» Given task: Check every line of the entries below for the word "code", and copy the ones that have it.

» Material for the task:

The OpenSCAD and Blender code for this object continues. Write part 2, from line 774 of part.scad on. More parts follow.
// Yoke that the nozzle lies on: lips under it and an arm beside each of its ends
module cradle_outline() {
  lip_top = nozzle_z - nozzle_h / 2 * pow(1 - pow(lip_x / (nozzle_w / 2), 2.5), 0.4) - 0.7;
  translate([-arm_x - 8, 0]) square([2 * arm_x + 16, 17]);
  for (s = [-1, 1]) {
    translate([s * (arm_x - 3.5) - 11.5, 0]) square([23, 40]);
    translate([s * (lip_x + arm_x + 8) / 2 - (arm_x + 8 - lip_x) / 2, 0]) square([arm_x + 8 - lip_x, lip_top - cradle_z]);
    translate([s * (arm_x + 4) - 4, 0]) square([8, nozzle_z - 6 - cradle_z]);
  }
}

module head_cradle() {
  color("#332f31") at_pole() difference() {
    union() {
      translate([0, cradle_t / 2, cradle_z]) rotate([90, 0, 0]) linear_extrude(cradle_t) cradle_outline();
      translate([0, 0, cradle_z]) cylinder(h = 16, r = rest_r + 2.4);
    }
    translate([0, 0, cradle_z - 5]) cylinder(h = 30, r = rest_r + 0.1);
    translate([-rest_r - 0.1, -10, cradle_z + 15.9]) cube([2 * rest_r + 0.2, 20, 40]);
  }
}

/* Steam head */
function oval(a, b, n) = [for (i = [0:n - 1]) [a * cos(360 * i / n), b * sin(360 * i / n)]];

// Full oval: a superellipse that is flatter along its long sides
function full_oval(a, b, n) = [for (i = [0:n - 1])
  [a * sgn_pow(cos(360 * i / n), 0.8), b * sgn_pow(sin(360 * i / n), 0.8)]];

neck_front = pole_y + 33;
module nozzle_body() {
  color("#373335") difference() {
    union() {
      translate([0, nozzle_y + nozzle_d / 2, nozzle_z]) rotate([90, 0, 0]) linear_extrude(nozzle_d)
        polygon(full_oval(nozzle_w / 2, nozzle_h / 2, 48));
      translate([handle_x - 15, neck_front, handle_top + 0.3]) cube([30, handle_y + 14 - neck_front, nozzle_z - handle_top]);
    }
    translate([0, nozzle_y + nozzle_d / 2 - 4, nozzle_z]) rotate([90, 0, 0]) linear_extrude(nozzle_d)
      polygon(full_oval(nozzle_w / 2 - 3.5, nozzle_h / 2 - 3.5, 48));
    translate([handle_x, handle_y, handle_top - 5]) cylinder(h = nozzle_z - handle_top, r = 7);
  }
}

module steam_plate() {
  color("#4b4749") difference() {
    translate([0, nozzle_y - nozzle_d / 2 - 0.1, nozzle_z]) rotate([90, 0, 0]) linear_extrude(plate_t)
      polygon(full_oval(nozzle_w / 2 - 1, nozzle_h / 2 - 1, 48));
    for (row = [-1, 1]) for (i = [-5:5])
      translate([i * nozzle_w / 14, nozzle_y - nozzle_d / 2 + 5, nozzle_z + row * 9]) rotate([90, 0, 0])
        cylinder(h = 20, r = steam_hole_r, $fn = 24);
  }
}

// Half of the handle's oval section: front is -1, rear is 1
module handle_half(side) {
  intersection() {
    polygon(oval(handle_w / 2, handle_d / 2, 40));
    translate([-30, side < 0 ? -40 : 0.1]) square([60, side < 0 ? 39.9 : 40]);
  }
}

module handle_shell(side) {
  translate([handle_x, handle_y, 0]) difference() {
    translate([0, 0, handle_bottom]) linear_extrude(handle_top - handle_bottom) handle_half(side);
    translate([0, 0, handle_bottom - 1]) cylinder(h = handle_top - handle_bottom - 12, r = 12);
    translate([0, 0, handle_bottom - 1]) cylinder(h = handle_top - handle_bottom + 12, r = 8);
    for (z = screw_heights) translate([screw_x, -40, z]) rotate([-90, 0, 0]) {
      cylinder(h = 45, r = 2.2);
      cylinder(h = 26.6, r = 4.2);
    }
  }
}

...

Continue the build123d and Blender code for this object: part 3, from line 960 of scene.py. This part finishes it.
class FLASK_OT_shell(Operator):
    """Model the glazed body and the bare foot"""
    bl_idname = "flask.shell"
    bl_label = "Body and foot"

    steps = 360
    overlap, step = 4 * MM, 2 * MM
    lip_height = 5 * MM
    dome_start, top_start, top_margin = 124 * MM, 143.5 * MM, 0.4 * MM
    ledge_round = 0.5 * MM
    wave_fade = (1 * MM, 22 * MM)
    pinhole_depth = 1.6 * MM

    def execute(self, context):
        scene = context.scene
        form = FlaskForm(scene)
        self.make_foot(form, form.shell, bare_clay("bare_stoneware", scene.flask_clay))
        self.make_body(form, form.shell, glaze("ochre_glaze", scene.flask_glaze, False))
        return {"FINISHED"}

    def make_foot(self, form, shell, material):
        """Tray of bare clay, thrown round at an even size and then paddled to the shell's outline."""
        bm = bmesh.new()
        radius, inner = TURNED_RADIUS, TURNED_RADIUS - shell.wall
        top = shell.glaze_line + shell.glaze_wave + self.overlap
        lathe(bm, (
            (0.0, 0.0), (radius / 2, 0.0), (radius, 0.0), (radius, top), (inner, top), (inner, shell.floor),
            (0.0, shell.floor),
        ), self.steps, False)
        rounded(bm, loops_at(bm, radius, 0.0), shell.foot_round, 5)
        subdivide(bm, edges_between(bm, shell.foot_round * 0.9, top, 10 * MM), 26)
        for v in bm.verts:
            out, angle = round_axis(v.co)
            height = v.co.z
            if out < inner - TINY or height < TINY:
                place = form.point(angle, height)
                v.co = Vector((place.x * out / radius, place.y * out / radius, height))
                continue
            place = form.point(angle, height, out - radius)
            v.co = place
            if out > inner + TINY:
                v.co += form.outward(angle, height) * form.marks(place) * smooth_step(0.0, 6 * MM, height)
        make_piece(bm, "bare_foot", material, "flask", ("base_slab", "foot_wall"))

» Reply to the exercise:
The OpenSCAD and Blender code for this object continues. Write part 2, from line 774 of part.scad on. More parts follow.
Continue the build123d and Blender code for this object: part 3, from line 960 of scene.py. This part finishes it.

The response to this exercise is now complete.